The first set is glued to the paddle.









Underside. So far.









I'll get more done tonight. I still have to make the weights that power the feeding frenzy. Overall though, I am very close to being done with the two chicken toys.

Why is it that most builds take longer than I expect? It must have something to do with my spending only some but not enough time in the shop the past two evenings. 

I think I'm going to stop committing and stop giving the impression that I'll have something finished and/or posted by a certain day. Because I've been quite poor about following through on my time lines around here. My new projected time frame for any given project or the posting of any information, updates or videos is going to be "as soon as I get a chance"! Sorry. I'm just lame like that. :icon_confused: I mean well. But reality isn't always in line with my objectives. Life - or just plain being worn out after a long day at work - often preempts my woodworking time or motivation. 

But I soon will be rid of this day job crap. Which translates to a LOT more time at home in the shop. Only another month and a half or so to go! YAY!!!


----------



## thegrgyle (Jan 11, 2011)

Its looking interesting to say the least. I'm sure you might have to post a video for all of us to understand how they actually work. 

The workmanship is superb, though, and I wouldn't expect any less from you, Steve. You are almost at the level of Kenbo in terms of banging things out.

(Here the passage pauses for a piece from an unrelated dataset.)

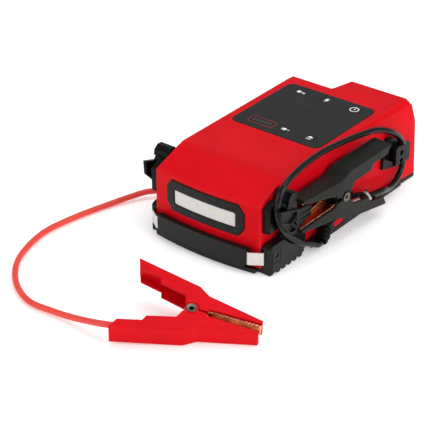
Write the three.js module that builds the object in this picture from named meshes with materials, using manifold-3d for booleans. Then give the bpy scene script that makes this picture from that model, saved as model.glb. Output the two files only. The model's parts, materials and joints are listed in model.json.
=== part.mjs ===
// Jump starter pack: a booster box with a lamp, a strap handle and two cable clamps.
// Millimetres, +Z up. The lamp and the handle face -Y. The origin is the middle of the box's
// footprint, on the ground. The black clamp is stowed on the +X side and the red one lies in front.
import * as THREE from 'three';
import { ConvexGeometry } from 'three/addons/geometries/ConvexGeometry.js';
import { mergeVertices } from 'three/addons/utils/BufferGeometryUtils.js';
import Module from 'manifold-3d';

const wasm = await Module();
wasm.setup();

// ---------------------------------------------------------------- driving dimensions

const GAP = 0.3; // clearance between neighbouring pieces
const FAR = 200; // reaches past the casing in any cut

const casing = {
  roofZ: 88,
  hoodFrontZ: 73, // top edge of the lamp face
  splitZ: 5.6, // seam between the red and the black casing
  bottomZ: 1,
  rearY: 132,
  frontY: -129.5, // lamp face on the centre line
  cornerY: -123.8, // lamp face at its two corners
  frontHalfWidth: 64,
  flare: 11.3, // how much wider each side is at the rear
  draft: 2, // how much wider each side is at the bottom
  roofHalfWidth: 63,
  wall: 2.8,
};
const hoodProfile = [[-83, 88], [-91, 85.8], [-103.5, 81.2], [-113, 77.4]]; // y, z down the hood
const rearSection = [[63, 88], [70.4, 83], [75.3, 66]]; // x, z round the roof edge at the rear
const hoodFieldDepth = 1.2;
const recess = { y: 104.3, x: -12.5, slant: 7, floorZ: 9 }; // stepped battery bay, rear left

const panel = { centreY: 36, width: 110, depth: 107.2, radius: 8, topZ: 88.4, thickness: 2 };
const keys = {
  width: 14,
  depth: 11,
  travel: 0.7,
  flange: 1.5, // retaining lip round each key, under the panel
  places: { power_button: [35, 77], jump_button: [0, 77], light_button: [35, -3] },
};
const displayWindow = { x: -24.5, y: -2.3, width: 27, depth: 9, radius: 2.2 };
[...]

Keep up the interesting and fun work! I really enjoy all your quirky projects.


----------



## Tommie Hockett (Aug 26, 2012)

that is too cool man. I am going to have to order that book


----------



## johnnie52 (Feb 16, 2009)

Interesting toy Steve. A video of it in action would be great. Your projects are always fun to watch mainly because of the different ways you make things and the funny comments you add.


----------



## gus1962 (Jan 9, 2013)

Simply interesting and amazing man! Great creation.


----------



## MagGeorge (Jul 5, 2012)

Very interesting toy, like the build and detail of each piece. Love your unique projects. Can't wait to see the finished product and to see how to play with it.


----------



## Dominick (May 2, 2011)

Very cute Steve. Lol 
I see your using your free time wisely.


----------



## Chaincarver Steve (Jul 30, 2011)

thegrgyle said:


> Its looking interesting to say the least. I'm sure you might have to post a video for all of us to understand how they actually work.
> 
> The workmanship is superb, though, and I wouldn't expect any less from you, Steve. You are almost at the level of Kenbo in terms of banging things out.
> 
> Keep up the interesting and fun work! I really enjoy all your quirky projects.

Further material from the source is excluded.